The development of a highly accurate, blood-based pancreatic adenocarcinoma screen that would be accurate enough to test the general population for this deadly disease may not be far out of reach, according to data presented at the American Association for Cancer Research's Pancreatic Cancer: Progress and Challenges conference.
Matthew Firpo, Ph.D., a research assistant professor at the Huntsman Cancer Institute at the University of Utah, came to the conclusion that screening a panel of biomarkers might be effective by embracing the idea that pancreatic adenocarcinoma has vast genetic heterogeneity, meaning no single biomarker exists that is strongly correlated with its diagnosis across the population of people who develop the disease.
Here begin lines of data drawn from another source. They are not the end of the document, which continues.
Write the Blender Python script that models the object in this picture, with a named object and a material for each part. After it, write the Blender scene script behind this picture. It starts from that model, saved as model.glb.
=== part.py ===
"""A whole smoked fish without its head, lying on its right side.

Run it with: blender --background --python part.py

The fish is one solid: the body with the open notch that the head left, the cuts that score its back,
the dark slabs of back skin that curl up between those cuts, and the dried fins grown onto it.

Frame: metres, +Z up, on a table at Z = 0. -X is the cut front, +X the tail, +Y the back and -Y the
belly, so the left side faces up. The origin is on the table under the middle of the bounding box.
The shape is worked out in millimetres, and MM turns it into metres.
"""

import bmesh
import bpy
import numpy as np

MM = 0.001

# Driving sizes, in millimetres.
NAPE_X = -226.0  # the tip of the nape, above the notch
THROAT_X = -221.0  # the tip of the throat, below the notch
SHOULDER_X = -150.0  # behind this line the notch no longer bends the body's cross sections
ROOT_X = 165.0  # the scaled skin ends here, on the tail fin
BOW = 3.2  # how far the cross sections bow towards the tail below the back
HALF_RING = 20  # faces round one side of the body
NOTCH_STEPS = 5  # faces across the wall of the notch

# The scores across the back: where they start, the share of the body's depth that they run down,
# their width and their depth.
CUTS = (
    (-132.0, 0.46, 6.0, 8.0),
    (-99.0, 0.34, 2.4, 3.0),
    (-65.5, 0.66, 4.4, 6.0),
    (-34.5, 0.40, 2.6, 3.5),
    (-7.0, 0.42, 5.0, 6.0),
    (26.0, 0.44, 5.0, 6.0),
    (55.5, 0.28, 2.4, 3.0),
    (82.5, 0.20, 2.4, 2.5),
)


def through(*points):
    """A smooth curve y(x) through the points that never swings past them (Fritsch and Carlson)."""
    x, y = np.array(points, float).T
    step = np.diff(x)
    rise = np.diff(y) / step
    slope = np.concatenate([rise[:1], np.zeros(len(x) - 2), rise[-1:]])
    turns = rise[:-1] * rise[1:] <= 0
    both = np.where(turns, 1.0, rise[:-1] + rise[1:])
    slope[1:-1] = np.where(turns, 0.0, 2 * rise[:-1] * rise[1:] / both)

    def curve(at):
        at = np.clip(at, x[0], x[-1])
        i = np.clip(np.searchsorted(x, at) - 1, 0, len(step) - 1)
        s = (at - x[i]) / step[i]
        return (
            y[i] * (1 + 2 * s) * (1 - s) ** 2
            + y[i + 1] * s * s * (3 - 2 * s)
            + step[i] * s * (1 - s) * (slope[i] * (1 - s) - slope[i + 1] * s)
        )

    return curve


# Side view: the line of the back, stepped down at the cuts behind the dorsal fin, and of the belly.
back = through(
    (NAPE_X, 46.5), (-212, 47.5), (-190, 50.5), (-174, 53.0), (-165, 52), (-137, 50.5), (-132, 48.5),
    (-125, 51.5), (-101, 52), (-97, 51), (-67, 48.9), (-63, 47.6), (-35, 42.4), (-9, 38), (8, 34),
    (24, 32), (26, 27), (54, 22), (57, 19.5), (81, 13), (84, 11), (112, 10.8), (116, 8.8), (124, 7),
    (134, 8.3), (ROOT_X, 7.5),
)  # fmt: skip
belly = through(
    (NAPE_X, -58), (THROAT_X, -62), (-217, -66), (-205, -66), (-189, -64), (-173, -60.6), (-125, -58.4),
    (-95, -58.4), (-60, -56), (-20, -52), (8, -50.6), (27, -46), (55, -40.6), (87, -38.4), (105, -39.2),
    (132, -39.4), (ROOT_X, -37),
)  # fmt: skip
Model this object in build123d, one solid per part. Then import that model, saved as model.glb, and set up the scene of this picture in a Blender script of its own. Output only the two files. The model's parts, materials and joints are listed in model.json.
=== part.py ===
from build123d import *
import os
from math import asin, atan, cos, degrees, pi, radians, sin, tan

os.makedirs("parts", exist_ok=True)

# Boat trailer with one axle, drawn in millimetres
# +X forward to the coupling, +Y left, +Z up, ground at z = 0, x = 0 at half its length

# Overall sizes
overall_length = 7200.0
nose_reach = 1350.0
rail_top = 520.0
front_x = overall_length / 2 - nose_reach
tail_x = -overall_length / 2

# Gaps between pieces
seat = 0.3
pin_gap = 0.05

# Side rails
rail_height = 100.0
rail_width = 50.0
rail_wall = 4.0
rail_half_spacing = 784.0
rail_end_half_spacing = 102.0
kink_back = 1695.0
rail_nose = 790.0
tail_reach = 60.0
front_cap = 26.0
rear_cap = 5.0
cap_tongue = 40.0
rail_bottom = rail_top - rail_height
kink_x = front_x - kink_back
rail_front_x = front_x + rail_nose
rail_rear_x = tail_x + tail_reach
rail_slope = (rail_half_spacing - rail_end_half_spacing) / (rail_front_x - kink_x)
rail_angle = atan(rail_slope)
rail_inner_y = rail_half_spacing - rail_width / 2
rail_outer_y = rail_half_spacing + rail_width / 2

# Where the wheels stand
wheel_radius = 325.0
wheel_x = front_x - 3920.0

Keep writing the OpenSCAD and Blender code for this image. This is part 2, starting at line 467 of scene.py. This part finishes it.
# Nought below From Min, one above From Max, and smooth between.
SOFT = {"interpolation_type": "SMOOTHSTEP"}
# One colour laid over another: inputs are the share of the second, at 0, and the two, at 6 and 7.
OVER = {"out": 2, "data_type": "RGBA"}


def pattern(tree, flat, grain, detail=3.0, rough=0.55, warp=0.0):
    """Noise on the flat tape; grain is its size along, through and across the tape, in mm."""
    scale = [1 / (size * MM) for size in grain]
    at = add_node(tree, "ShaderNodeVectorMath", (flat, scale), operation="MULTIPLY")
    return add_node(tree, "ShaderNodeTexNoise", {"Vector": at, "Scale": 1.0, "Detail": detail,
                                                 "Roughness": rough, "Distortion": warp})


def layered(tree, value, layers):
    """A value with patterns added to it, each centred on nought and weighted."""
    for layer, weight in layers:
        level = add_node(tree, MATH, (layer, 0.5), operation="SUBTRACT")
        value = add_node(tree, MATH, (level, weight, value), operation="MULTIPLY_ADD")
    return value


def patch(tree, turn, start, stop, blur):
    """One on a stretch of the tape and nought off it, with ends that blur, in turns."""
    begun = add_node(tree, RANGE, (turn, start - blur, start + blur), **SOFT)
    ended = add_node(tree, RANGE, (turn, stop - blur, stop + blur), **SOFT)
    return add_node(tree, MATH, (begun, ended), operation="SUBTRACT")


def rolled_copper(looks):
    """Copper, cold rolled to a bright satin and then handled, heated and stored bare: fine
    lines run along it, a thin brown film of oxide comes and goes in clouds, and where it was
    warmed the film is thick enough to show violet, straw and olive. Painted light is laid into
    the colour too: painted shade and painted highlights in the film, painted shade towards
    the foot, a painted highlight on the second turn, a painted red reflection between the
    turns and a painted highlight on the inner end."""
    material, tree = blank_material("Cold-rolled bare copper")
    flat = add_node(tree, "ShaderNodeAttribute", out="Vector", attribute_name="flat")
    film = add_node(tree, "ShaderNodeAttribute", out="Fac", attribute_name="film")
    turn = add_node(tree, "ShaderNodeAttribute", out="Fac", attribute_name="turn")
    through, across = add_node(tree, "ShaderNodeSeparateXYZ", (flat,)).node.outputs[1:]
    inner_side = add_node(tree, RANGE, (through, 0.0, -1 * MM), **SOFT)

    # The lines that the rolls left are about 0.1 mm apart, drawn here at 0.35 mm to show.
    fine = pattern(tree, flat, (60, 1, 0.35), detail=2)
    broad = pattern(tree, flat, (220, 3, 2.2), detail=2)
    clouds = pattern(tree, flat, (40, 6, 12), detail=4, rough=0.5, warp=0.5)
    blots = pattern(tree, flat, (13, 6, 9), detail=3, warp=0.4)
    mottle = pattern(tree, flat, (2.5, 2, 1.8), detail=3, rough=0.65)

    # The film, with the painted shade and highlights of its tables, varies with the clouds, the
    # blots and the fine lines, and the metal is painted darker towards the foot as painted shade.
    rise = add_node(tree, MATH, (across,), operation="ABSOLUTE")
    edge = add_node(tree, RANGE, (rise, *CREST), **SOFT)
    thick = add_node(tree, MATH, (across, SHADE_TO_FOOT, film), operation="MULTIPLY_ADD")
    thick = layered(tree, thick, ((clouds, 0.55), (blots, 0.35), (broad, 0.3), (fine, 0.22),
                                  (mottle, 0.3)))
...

Although it is widely accepted that earlier detection of pancreatic adenocarcinoma would improve survival outcomes, research efforts to date have been unsuccessful at identifying a biomarker or biomarker panel that has a high diagnostic sensitivity.
"Any tool that we deploy in the general population to screen for this disease would have to be very accurate," Firpo explained.
"Because this cancer is rare, if everyone older than age 50 in the United States was screened with a test that was only 95 percent accurate, we would have more than three million people each year with a false positive identification of pancreatic adenocarcinoma."
Therefore, Firpo said that any test for pancreatic adenocarcinoma deployed to the general population must have an accuracy of greater than 99 percent. To see if such levels of accuracy were possible, the researchers measured the levels of nine biomarkers of pancreatic adenocarcinoma in the blood of 117 healthy control participants, 58 participants with chronic pancreatitis and 159 patients with pancreatic adenocarcinoma.
Using a statistical model, they determined that many of these weak biomarkers present in those patients with pancreatic adenocarcinoma had 95 percent specificity for the disease, but, on average, only a 32 percent sensitivity.
"Based on the data, and specifying 99 percent specificity, it would take a panel of 40 biomarkers with 32 percent average sensitivity each and 95 percent specificity, of which seven biomarkers were above this threshold," Firpo said.
The key to the study, according to Firpo, is accepting the fact that pancreatic adenocarcinomas are genetically heterogeneous. By developing a model that accounted for the heterogeneity they were able to get over 99 percent accuracy.
"Identifying 40 biomarkers is reasonable. We believe we can find 40 biomarkers that are weak classifiers of the disease," he said. "That means that based on the current understanding of biomarkers that we have, there is hope for developing a panel that would have greater than 99 percent accuracy."
Firpo said that the next step is to systematically identify 40 to 50 biomarkers that have these characteristics — 32 percent sensitivity and 95 percent specificity — or better.